Tuesday, May 5, 2009

Prejudging Prejean

I have so many mixed emotions about these semi-nude photos of Miss California Carrie Prejean, exposed on TheDirty.com.

When asked about gay marriage at the Miss USA pageant, Prejean said that it was great that Americans had a choice. The fact is that they don't have a choice except in Connecticut, Massachusetts and Iowa (it will be legal in Vermont on 9/1), so Prejean is ignorant at best.

I also think that anyone who denies basic civil rights to any citizen is a bigot. All the arguments against gay marriage mirror the comments made during the civil rights struggle, when African-Americans were denied their equal rights under the law.

Then came word that the California state pageant paid for Prejean to get breast implants in order to put her "in the best possible light on a national stage" , thus making her a first class phony.

I applaud any woman who gets breast surgery to correct deformities, reduce excessive size, or for reconstruction after a mastectomy, but when an obviously attractive and healthy woman gets breast augmentation merely to win a contest, it puts her in the porn star category as someone just selling his or her body for money. It's objectifying the already objectified.

So when a bible-thumping ignorant bigoted phony is shown posing in sexy lingerie with a come-hither look on her face, she adds hypocrite to her rapidly expanding list of labels.

I really don't care if she posed totally nude, or topfree, or even made a sex tape - the problem here is that she has taken hypocrisy to a new stratospheric level by wearing her religion on the sleeve of one arm, while wearing her sexed-up phoniness on the other.

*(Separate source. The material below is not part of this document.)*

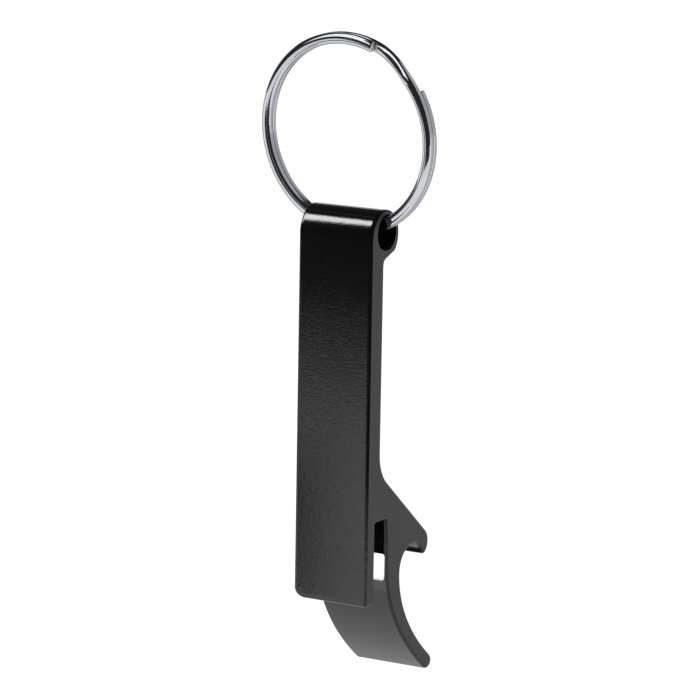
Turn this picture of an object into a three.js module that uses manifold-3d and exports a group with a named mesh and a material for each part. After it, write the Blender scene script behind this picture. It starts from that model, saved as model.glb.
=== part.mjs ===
// Keychain bottle opener: a length of aluminium extrusion, sawn to width, hanging on a steel split ring.
// Millimetres, +Z up. +X runs along the extrusion, the opener's plain front faces -Y, and its hook points to +Y.
// The origin is the inside top of the split ring, where a hook or a bunch of keys carries it.
import * as THREE from "three";
import { mergeVertices } from "three/addons/utils/BufferGeometryUtils.js";
import Module from "manifold-3d";

// Driving dimensions of the opener. Its profile is drawn as (y, z) from the axis of the ring hole.
const WIDTH = 10.2;
const FRONT_Y = -3.7;
const BAR_THICKNESS = 3.2;
const HOLE_RADIUS = 2.15;
const EYELET = { y: -0.4, z: -0.55, r: 3.3 };
const EYELET_HEEL = { y: 2.05, z: -2.65 };
const EYELET_HEEL_ROUND = 0.2;
const EYELET_TOE_ANGLE = 19.4;
const EYELET_TOE_RADIUS = 0.8;
const PLATE_END_Z = -45.9;
const PLATE_END_ROUND = 0.65;
const PLATE_LEFT_CORNER_RADIUS = 1.3;
const SLOT = { frontY: -1.5, backY: 1.05, topZ: -35.75 };
const HOOK_SLOPE_ANGLE = 51.5;
const HOOK_SLOPE_POINT = { y: 9.98, z: -37.92 };
const HOOK_ROOT_RADIUS = 4.9;
const NOTCH = { y: 7.95, z: -43.25, r: 3.0 };
const NOTCH_END_ANGLE = 29.5;
const NOSE_TIP_RADIUS = 0.5;
const NOSE_RADIUS = 1.9;
const NECK_FOOT = { y: 1.5, z: -42 };
const BLADE_TIP = { y: 12.4, z: -56.15, r: 0.98 };
const BLADE_TIP_ANGLE = 52.3;
const BLADE_FRONT_PULLS = [1.72, -47.38, 5.79, -52.44];
const BLADE_BACK_PULLS = [7.6, -51.25, 4.95, -47.1];
const EDGE_ROUND = 0.2;

// A window through the neck, behind the slot. It is wide towards the slot and narrows towards the hook,
// and its floor and ceiling fall towards the hook.
const WINDOW = { halfWidth: 5.1, backHalfWidth: 2.0, height: 3.4, round: 0.4, centreZ: -41.75 };
const WINDOW_START_Y = 0.9;
const WINDOW_LENGTH = 5.2;
const WINDOW_FALL = 0.225;

// Driving dimensions of the split ring. Angles run anticlockwise from +X, seen from the front.
const RING_OUTER_RADIUS = 12.4;
const WIRE = { radial: 1.38, axial: 0.72, roundness: 3.0 };
const COIL_GAP = 0.04;
const RING_START_ANGLE = 69.3;
const RING_CROSSING = { from: 397, to: 427 };
const RING_END_ANGLE = 750.5;
const RING_TURN_IN_HOLE = -4.4;
const RING_LEAN = 4.9;
const RING_CENTRE_ABOVE_HOLE = 11.6;

const ARC_SEGMENTS = 14;
const LEAST_STEP = 0.15;
const EDGE_SEGMENTS = 2;
const WIRE_SIDES = 12;
const RING_STEPS = 150;

const wasm = await Module();
wasm.setup();

const radians = THREE.MathUtils.degToRad;

// A closed mesh's geometry as a solid that can be cut, and back again.
function toSolid(geometry) {
  const bare = geometry.clone();
  bare.deleteAttribute("normal");
  bare.deleteAttribute("uv");
  const merged = mergeVertices(bare, 1e-4);
  return new wasm.Manifold(new wasm.Mesh({
    numProp: 3,
    vertProperties: new Float32Array(merged.attributes.position.array),
    triVerts: new Uint32Array(merged.index.array),
  }));
}

function toGeometry(solid) {
  const mesh = solid.getMesh();
  const geometry = new THREE.BufferGeometry();
  geometry.setAttribute("position", new THREE.BufferAttribute(mesh.vertProperties, 3));
  geometry.setIndex(new THREE.BufferAttribute(mesh.triVerts, 1));
  geometry.computeVertexNormals();
  return geometry;
}

// The same outline as plain points, each at least LEAST_STEP from the one before it.
function cleanOutline(outline) {
  const spaced = (points) => points.reduce((kept, point) => {
    const far = (other) => point.distanceTo(other) > LEAST_STEP;
    return kept.length === 0 || (far(kept[kept.length - 1]) && far(kept[0])) ? [...kept, point] : kept;
  }, []);
  const { shape, holes } = outline.extractPoints(ARC_SEGMENTS);
  const clean = new THREE.Shape(spaced(shape));
  clean.holes = holes.map((hole) => new THREE.Path(spaced(hole)));
  return clean;
}

// Adds an arc about a centre to an outline; it turns clockwise when the angle falls.
function arc(outline, centre, radius, from, to) {
  outline.absarc(centre.y, centre.z, radius, radians(from), radians(to), from > to);
}

// The centre of an arc that touches a straight face at `wallY` and the hook's slope.
function hookRootCentre(wallY) {
  const [ny, nz] = [Math.cos(radians(HOOK_SLOPE_ANGLE)), Math.sin(radians(HOOK_SLOPE_ANGLE))];
  const y = wallY + HOOK_ROOT_RADIUS;
  return { y, z: HOOK_SLOPE_POINT.z + (HOOK_ROOT_RADIUS - ny * (y - HOOK_SLOPE_POINT.y)) / nz };
}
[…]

I don't know Carrie Prejean, she might well be a fine person and all of this is merely a public-relations disaster, or she might be a victim of the whole pageant industry which has gone from celebrating female beauty to manufacturing it.

Beauty pageants have disappeared from nudist resorts, and the Miss America Pageant, once the queen of them all, has trouble finding a basic cable channel to carry their event. Perhaps this Carrie Prejean fiasco will spell the end of this outdated, sexist and objectifying practice, or the old adage of "all publicity is good publicity" will actually generate more interest by a public hungry for tawdriness.